Premature infant lungs, due to immature lung development, are easily damaged when the infants move from a relatively hypoxic environment in utero (4%) to exposure to extrauterine hyperoxic respiratory support (≥21%) (Maltepe and Saugstad, 2009, Keszler and Sant'Anna, 2015). While oxygen therapy improves the treatment outcome of premature infants, the risk of bronchopulmonary dysplasia (BPD) also increases. BPD is a common chronic complication of the respiratory system of premature infants that is recognized as a disease caused by multiple factors, and its pathogenesis is very complex. An increasing number of studies have suggested that the lungs of premature infants lack antioxidant enzymes to resist oxidative stress (Berkelhamer SK and Farrow KN, 2014). When oxygen therapy is given to premature infants after birth, the lungs are continuously exposed to hyperoxia, which will produce excessive reactive oxygen species and increase the level of oxidative stress, thus leading to lung injury and lung epithelial cell apoptosis and resulting in the occurrence of bronchopulmonary dysplasia (Wang et al., 2022, Deng et al., 2022). BPD has high morbidity and fatality rates, which are inversely related to gestational age and body weight (Stoll BJ et al., 2010). Therefore, it is very important to identify effective prevention and treatment methods for BPD.

Clinical studies have found that breastfeeding reduces the incidence of BPD and improves the development of later respiratory disease in children with BPD, especially in very preterm or very low birth weight infants (Kim et al., 2019, Huang et al., 2019). Based on a better understanding of the composition of human milk, our previous research found that exosomes, as bilayer membrane vesicle structures with a diameter of 30-200 nm, are widely present in human milk. Furthermore, the exosomes can be absorbed by the intestine and reach the lungs through the blood circulation to inhibit the apoptosis of alveolar type II epithelial cells (AT II) to defend against BPD (Tkach M and Théry C, 2016; Zhou Y et al., 2022).

Human milk exosomes carry a variety of biomolecules, such as proteins, lipids, and RNA, and they can deliver carriers to receptors for information exchange (Admyre C et al., 2007). Circular RNAs (circRNAs) derived from human milk exosomes attracted our attention because of their stability. CircRNAs are a class of RNA molecules with a circular structure obtained by reverse splicing of pre-mRNA (Li Z et al., 2015). The circular structure makes circRNA less susceptible to digestion by digestive enzymes, more stable than other linear RNAs, and highly abundant and conserved in human and mammalian tissues (Rybak-Wolf A et al., 2015). A review of the literature shows that circRNAs can regulate various biological processes and affect the occurrence and progression of diseases. In addition, circRNAs in porcine milk were shown to regulate the intestinal barrier and intestinal immunity and participate in the occurrence of intestinal diseases, and circRNAs in bovine milk exosomes also play a role in regulating bacterial infection (Zeng et al., 2020, Ma et al., 2021). We speculate that circRNAs derived from human milk exosomes can affect BPD. Therefore, we screened circRNAs from preterm and term colostrum exosomes, of which 66 were upregulated and 42 were downregulated (|fold change>2|, p < 0.05) in preterm colostrum (Zhou Y et al., 2021). After bioinformatics analysis of the highly expressed circRNAs and a literature review, we found that one circRNA could promote cell proliferation and inhibit apoptosis (Jiang et al., 2022, Yang et al., 2021). Based on this and through preliminary experimental research, we found that this circRNA could play a role in BPD, so we named it circABPD1 (circRNA Anti-BPD1). However, the function and mechanism of circABPD1 derived from human milk exosomes in BPD are currently unknown.

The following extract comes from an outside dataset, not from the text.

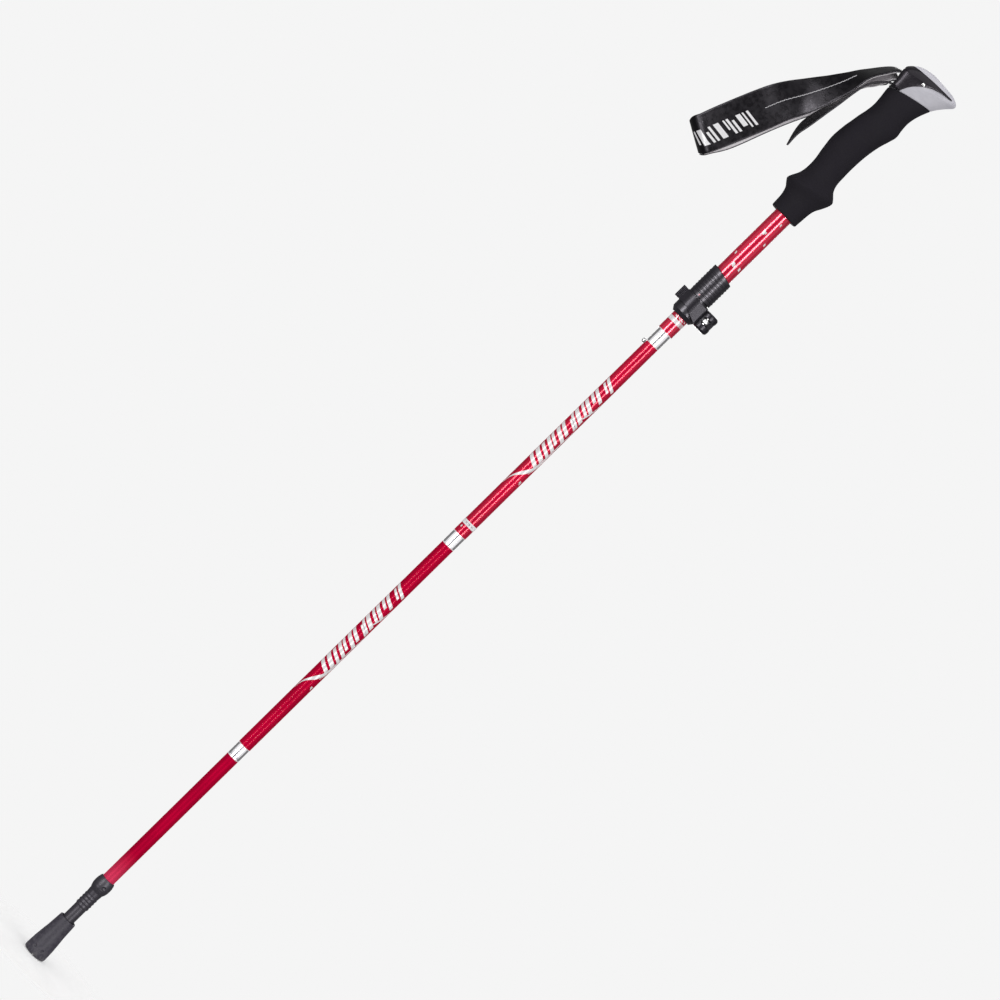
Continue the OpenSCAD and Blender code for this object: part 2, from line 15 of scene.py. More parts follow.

In this article, we demonstrate that circABPD1 is derived from the antisense strand of the PTK2 gene, has circular RNA characteristics, improves alveolar simplification, promotes cell proliferation, and reduces oxidative stress levels and lung type II epithelial cell injury in in vitro and in vivo models of BPD. Notably, we found that circABPD1 affected cell proliferation and oxidative stress levels by sponging miR-330-3p, thereby increasing the expression of the target gene HIF1α in an in vitro model of BPD. Overall, our results suggest that circABPD1 inhibits the progression of BPD via the miR-330-3p/HIF1α axis and may serve as a novel approach for the treatment of BPD.